Copy out every line that contains "object".

-- start Entries --

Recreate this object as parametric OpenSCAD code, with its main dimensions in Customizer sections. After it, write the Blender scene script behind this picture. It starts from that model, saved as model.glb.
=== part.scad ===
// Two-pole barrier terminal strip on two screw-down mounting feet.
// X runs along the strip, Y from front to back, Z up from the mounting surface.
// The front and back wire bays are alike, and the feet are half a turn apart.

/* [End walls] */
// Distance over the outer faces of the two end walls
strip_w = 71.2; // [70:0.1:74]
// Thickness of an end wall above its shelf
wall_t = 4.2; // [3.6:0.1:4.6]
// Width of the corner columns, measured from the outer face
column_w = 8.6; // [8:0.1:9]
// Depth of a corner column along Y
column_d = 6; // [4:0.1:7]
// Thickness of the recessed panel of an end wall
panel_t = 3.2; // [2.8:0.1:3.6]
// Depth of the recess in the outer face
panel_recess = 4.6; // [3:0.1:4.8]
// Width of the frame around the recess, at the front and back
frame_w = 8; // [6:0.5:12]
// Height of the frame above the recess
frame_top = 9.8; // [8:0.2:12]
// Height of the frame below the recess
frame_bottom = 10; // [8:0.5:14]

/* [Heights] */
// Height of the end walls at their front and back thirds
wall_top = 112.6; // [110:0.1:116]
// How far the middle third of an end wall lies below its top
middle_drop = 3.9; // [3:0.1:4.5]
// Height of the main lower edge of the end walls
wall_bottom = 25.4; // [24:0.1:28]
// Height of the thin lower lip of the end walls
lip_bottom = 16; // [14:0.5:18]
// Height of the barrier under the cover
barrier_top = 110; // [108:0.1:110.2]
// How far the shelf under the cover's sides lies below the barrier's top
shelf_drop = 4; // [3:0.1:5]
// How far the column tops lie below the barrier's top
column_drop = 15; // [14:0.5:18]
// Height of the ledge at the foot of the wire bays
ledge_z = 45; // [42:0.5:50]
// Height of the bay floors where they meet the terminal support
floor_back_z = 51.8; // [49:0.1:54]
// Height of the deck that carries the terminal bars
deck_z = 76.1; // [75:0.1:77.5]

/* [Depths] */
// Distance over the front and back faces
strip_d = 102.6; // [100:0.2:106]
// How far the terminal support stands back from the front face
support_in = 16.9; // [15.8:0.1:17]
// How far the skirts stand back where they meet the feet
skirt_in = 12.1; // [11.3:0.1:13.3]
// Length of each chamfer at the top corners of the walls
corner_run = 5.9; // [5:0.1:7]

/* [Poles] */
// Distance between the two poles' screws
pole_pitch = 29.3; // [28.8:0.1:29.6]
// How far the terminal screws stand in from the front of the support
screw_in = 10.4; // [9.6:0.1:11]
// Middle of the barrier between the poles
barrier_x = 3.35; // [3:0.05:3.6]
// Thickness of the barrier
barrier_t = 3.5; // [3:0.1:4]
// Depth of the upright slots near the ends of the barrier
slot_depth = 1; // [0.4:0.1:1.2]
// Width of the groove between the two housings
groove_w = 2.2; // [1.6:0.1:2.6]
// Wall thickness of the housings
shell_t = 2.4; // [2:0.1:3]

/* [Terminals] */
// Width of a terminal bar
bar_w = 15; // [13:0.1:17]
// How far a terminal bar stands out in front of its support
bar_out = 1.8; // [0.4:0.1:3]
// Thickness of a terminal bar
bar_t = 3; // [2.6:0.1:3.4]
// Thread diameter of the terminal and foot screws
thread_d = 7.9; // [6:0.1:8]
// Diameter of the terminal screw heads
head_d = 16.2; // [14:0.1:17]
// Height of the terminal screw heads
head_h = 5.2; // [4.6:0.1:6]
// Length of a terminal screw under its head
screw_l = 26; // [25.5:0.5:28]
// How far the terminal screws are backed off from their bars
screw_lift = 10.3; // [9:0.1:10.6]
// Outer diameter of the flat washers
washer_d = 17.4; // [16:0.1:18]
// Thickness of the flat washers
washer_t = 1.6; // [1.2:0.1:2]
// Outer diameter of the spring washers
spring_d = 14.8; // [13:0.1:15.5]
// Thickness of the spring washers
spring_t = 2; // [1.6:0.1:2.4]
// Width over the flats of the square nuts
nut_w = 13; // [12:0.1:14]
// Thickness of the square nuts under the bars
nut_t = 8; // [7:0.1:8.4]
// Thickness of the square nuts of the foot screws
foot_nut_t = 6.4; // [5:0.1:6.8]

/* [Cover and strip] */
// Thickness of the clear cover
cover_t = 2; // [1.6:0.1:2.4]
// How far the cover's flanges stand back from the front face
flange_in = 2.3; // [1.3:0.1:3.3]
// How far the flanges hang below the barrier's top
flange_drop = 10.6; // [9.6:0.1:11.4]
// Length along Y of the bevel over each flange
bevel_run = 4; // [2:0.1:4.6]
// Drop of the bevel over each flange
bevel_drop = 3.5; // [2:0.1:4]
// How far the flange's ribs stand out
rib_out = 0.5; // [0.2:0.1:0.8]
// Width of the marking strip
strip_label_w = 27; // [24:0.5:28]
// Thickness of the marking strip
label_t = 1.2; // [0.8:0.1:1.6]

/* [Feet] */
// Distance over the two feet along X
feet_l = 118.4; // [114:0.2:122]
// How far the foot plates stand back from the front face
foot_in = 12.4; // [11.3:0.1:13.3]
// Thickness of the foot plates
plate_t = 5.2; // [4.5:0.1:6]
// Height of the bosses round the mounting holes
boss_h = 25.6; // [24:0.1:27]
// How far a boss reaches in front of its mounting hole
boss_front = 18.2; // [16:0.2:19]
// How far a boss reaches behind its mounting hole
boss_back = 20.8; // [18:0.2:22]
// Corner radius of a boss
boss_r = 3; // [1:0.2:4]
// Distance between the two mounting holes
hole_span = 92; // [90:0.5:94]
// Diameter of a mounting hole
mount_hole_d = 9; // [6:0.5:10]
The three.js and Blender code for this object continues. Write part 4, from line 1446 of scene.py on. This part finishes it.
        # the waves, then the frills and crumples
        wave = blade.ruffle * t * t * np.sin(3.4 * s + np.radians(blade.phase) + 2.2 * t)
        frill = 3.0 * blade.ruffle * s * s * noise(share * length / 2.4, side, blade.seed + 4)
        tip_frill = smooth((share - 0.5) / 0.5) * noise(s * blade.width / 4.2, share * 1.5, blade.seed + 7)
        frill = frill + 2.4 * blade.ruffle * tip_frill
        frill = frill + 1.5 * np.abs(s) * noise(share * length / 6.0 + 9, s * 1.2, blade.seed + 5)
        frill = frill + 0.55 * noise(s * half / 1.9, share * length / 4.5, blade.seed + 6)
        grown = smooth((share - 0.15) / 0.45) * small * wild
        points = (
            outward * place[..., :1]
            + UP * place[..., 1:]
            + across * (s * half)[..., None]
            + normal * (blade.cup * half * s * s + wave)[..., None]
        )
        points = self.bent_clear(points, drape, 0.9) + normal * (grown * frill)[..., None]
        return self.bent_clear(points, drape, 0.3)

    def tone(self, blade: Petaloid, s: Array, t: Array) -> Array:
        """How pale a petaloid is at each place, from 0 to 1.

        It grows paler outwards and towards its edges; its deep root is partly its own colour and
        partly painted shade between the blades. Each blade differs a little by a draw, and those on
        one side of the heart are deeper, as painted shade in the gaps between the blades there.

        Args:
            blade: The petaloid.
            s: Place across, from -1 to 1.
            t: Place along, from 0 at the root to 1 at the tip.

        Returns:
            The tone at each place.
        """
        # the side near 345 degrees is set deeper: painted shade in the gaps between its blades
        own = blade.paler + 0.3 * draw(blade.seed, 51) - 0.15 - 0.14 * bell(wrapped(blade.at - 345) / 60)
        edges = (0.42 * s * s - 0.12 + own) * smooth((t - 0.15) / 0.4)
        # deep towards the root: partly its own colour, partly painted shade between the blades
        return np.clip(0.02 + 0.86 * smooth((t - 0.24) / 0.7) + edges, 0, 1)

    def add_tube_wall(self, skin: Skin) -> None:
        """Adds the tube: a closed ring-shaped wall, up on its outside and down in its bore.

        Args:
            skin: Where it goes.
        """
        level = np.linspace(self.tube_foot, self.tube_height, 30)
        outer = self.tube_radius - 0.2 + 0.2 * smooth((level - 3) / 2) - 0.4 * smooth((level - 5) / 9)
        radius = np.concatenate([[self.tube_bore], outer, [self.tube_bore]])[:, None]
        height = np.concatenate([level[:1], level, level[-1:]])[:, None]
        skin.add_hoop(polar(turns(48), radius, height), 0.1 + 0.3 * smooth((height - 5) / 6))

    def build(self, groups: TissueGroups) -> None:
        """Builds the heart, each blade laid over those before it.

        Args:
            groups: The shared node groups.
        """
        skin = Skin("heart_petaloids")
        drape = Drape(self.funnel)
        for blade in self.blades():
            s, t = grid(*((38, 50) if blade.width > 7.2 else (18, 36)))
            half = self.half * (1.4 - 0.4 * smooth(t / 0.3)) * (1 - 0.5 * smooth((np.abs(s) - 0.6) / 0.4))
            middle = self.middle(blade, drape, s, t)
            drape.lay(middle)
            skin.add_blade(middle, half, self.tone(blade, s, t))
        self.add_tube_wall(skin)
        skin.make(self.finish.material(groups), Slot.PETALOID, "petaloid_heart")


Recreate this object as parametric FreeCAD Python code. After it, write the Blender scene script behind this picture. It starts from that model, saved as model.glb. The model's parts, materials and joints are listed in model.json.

-- end Entries --

Solved exercise:
Recreate this object as parametric OpenSCAD code, with its main dimensions in Customizer sections. After it, write the Blender scene script behind this picture. It starts from that model, saved as model.glb.
The three.js and Blender code for this object continues. Write part 4, from line 1446 of scene.py on. This part finishes it.
Recreate this object as parametric FreeCAD Python code. After it, write the Blender scene script behind this picture. It starts from that model, saved as model.glb. The model's parts, materials and joints are listed in model.json.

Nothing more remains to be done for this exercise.